The decision to drop nuclear has not come as a surprise but many remain sceptical that the plans will go ahead. In Belgium, nuclear reactors are responsible for 58% of the electricity produced, making the country the world's second most dependent on nuclear power after France. Natural gas and coal meet the rest of the country's power needs.

Energy producer Electrabel, which runs the nuclear reactors, claims it is unrealistic to close them completely. "Apart from renewable sources, only nuclear plants don't produce C02," says a spokesman. "To reach the Kyoto standard, about 1200 wind turbines must be constructed onshore. For the moment only 86 are licensed." Among these is a 3 MW extension to a wind plant along the Boudewijn Channel completed by small company Electrawinds together with Electrabel. The plant now consists of 14, 600 kW turbines supplied by Belgian company Turbowinds which supply 27% of the wind power in Flanders.
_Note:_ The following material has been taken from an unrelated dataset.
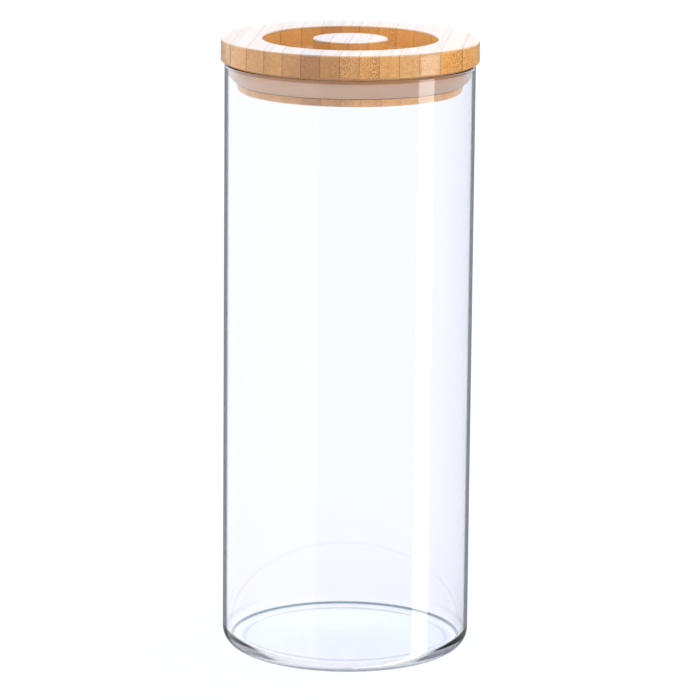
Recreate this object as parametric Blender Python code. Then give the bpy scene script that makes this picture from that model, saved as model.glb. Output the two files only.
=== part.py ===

Deleuze, however, is confident that his plans will not be abandoned. "It doesn't disturb me," he says. "Because I have important objective allies, the American, German and Japanese pension funds. The fund managers know very well that anti-nuclear parties are making up part of most European governments. They won't buy shares of energy companies that aren't prepared to abandon their nuclear plants." He doubts that new nuclear plants can be built. "The banks and financial groups aren't very interested in lending money for projects that become profitable only after many years," he says.